It pains me to say this, but it’s true: The people who live up North are tougher. There, I said it.
It’s hard to admit because my husband Tom grew up in Duluth, Minnesota, and I was born and raised in the South. And we Southerners aren’t wimps. Not at all. I grew up in Southern Arkansas where mosquitoes are roughly the size of single engine planes. They travel in swarms, flashing gang colors and building empires in flooded rice fields.
Until recently, I assumed Southerners and Northerners were equally tough. But I’ve just returned from two separate trips up North, and the evidence is overwhelming. Our first trip took us to Fargo for a family wedding. It was my first visit, and I was anxious to see if the stories about the intense cold were true.
When we landed at the Fargo airport, I looked out and thought, “This place doesn’t look that much different than our town.” I was almost disappointed that I wasn’t going to get the full Fargo experience.
But then we stepped outside the sliding airport doors and the frigid Fargo wind sliced right through me. I sucked in my breath at the shock of it. I might as well have been standing there in my underwear because temperatures in the teens combined with a fierce wind cut through my fleecy layers and jacket as if they were tissue paper.
“Wow!” was all I could choke out as Tom hailed a cab.
“We’re not in Arkansas anymore,” he said.
Our cab driver didn’t even have on a coat. He put our bags in the trunk as the wind whipped up his shirttails and the whole time he chatted with us casually, as if he couldn’t even feel his insides turning to ice the way mine were. The people in Fargo have a saying: “40 below…It keeps out the riffraff.” I think they’re on to something.
Just yesterday, we returned home from a post-Christmas trip to Minneapolis to see my in-laws. We love our trips to Minneapolis, but I always forget just how demanding the cold can be. When we went snow tubing, the kids and I only lasted an hour or so before we got whiny and needed to thaw out in the lodge. Tom handled it far better because his Northern roots came back to him, the same way your feet automatically know how to pedal when you sit on a bike.
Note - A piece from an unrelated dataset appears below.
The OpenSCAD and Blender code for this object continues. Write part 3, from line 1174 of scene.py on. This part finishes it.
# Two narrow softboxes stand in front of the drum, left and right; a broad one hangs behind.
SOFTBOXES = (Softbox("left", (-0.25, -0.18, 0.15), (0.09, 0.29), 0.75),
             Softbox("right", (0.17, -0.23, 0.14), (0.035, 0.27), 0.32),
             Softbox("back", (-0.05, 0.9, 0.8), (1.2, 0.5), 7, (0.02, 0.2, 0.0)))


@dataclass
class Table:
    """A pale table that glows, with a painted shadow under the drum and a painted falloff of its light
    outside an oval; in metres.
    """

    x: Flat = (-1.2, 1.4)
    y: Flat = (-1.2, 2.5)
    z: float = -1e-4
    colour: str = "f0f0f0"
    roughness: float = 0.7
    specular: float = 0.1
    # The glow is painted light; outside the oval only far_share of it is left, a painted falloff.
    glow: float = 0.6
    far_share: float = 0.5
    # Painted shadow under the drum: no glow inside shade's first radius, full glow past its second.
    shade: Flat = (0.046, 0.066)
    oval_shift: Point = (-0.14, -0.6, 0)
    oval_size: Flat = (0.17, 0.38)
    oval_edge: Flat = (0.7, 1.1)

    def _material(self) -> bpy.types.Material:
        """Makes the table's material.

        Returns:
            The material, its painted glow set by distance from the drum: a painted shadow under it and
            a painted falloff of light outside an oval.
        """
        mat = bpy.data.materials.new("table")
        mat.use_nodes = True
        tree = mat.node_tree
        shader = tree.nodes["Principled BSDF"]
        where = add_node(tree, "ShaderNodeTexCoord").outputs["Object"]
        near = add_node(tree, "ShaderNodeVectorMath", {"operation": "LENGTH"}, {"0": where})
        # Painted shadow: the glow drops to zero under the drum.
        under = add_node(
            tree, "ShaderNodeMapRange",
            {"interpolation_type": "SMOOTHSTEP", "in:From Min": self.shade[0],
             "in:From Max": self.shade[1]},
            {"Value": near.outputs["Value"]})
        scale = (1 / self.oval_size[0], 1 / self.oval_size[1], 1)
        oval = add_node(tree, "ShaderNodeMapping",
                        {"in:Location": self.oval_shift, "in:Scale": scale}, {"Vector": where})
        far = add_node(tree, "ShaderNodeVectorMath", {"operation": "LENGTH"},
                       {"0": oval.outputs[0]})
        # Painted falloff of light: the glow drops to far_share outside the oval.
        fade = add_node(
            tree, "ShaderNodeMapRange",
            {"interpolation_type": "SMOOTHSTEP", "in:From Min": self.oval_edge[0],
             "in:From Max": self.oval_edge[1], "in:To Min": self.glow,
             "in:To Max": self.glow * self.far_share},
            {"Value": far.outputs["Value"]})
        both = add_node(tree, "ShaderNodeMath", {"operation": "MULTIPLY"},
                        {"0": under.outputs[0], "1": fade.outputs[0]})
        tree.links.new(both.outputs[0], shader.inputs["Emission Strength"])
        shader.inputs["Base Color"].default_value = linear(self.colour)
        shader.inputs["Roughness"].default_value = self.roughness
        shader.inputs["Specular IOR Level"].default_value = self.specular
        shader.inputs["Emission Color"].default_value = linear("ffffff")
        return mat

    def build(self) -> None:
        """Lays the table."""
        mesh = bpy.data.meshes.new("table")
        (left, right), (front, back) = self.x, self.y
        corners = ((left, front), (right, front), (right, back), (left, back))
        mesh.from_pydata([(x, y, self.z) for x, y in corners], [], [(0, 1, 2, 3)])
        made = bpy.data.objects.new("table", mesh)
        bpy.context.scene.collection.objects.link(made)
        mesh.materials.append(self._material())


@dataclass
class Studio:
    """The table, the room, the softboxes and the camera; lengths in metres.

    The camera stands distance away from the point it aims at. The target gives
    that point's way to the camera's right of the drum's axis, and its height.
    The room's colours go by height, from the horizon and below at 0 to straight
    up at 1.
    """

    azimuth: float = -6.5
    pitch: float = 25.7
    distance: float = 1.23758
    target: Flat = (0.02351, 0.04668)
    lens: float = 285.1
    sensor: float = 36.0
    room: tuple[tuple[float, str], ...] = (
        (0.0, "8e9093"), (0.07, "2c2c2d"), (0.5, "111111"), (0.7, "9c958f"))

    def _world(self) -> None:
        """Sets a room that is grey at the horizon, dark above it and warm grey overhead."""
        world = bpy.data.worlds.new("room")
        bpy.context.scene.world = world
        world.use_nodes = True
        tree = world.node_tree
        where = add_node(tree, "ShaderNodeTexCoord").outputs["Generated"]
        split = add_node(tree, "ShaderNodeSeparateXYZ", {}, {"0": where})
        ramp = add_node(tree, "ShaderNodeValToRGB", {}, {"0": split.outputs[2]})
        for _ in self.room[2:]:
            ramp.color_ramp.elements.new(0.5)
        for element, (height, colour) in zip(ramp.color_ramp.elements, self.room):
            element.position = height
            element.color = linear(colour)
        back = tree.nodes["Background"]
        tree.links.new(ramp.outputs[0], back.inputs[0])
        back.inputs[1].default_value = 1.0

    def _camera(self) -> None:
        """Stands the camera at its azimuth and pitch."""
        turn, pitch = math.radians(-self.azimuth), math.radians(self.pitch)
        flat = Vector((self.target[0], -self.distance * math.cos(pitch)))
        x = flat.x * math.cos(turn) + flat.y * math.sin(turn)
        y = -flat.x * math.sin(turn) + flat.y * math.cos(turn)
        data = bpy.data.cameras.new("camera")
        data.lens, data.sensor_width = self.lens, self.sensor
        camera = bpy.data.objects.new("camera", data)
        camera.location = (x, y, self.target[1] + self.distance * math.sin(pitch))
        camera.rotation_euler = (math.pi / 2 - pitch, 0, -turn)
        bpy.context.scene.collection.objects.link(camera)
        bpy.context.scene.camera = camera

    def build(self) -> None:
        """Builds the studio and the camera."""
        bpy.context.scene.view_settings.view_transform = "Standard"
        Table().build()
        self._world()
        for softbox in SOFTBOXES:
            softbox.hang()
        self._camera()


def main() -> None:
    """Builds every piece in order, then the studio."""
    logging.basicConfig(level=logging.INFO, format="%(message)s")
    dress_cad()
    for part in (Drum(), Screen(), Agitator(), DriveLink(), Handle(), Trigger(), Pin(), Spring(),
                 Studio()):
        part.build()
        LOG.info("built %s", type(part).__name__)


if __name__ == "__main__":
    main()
That’s the thing about Northerners. They don’t complain. They almost revel in their ability to not only survive but thrive in these crazy conditions. They will not be daunted. They laugh in the face of single-digit temperatures. They rev up their snow blowers in the morning the same way we Southerners walk outside to pick up the newspaper.
They don’t even seem to notice that their middle-of-the-night toilet seat temperature feels like sitting on the Arctic Circle. And they walk right out onto a frozen parking lot, sure-footed and confident, whereas I tip-toed around with my arms out like a teeth-chattering tightrope walker.
So yes, they’re tougher than we are. But they don’t know everything. I bet they can’t spot a funnel cloud as easily as we do. And if you try to order grits in one of their restaurants, they’ll stare at you blankly and hand you a bad glass of unsweetened tea. (Their fried cheese curds, however, are delicious.)
Now that I’m back home and my brain has thawed out a bit, I’ve realized there’s a reason why we’ve worked so hard to build roads crisscrossing the nation. There’s a reason why planes take off all day every day heading North, South, East and West. It’s good to see what you’re missing. And it’s also good to return home, where the tea is sweet and the middle-of-the-night potty seat temperature is a balmy 72 degrees.
Gwen Rockwood is a mom to three great kids, wife to one cool guy, a newspaper columnist and co-owner of nwaMotherlode.com. To read previously published installments of The Rockwood Files, click here. To check out Gwen’s book, “Reporting Live from the Laundry Pile: The Rockwood Files Collection,” click HERE.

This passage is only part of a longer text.